On 6/8/2023 11:35 AM, Hou Tao wrote:
> Hi,
>
> On 6/8/2023 8:34 AM, Alexei Starovoitov wrote:
>> On Wed, Jun 7, 2023 at 5:13 PM Paul E. McKenney <paulmck@xxxxxxxxxx> wrote:
>>> On Wed, Jun 07, 2023 at 04:50:35PM -0700, Alexei Starovoitov wrote:
>>>> On Wed, Jun 7, 2023 at 4:30 PM Paul E. McKenney <paulmck@xxxxxxxxxx> wrote:
>
SNIP
>
> By comparing the implementation of v3 and v4, I just find one hack which
> could reduce the memory usage of v4 (with per-cpu reusabe list)
> significantly and memory usage will be similar between v3 and v4. If we
> queue a empty work before calling irq_work_raise() as shown below, the
> calling latency of reuse_rcu (a normal RCU callback) will decreased from
> ~150ms to ~10 ms. I think the reason is that the duration of normal RCU
> grace period is decreased a lot, but I don't know why did it happen.

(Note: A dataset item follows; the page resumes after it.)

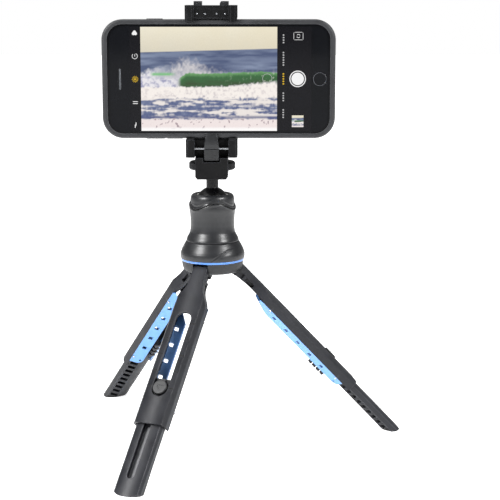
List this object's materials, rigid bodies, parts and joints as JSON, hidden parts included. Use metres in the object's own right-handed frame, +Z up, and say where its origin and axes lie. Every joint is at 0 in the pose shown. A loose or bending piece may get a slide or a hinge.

> Hope to get some help from Paul. Because Paul doesn't have enough
> context, so I will try to explain the context of the weird problem
> below. And Alexei, could you please also try the hack below for your
> multiple-rcu-cbs version ?
An update for the queue_work() hack. It works for both CONFIG_PREEMPT=y
and CONFIG_PREEMPT=n cases. I will try to enable RCU trace to check
whether or not there is any difference.
>
> Hi Paul,
>
> I just found out the time between the calling of call_rcu(..,
> reuse_rcub) and the calling of RCU callback (namely resue_cb()) will
> decrease a lot (from ~150ms to ~10ms) if I queued a empty kworker
> periodically as shown in the diff below. Before the diff below applied,
> the benchmark process will do the following things on a VM with 8 CPUs:
>
> 1) create a pthread htab_mem_producer on each CPU and pinned the thread
> on the specific CPU
> 2) htab_mem_producer will call syscall(__NR_getpgid) repeatedly in a
> dead-loop
> 3) the calling of getpgid() will trigger the invocation of a bpf program
> attached on getpgid() syscall
> 4) the bpf program will overwrite 2048 elements in a bpf hash map
> 5) during the overwrite, it will free the existed element firstly
> 6) the free will call unit_free(), unit_free() will trigger a irq-work
> batchly after 96-element were freed
> 7) in the irq_work, it will allocate a new struct to save the freed
> elements and the rcu_head and do call_rcu(..., reuse_rcu)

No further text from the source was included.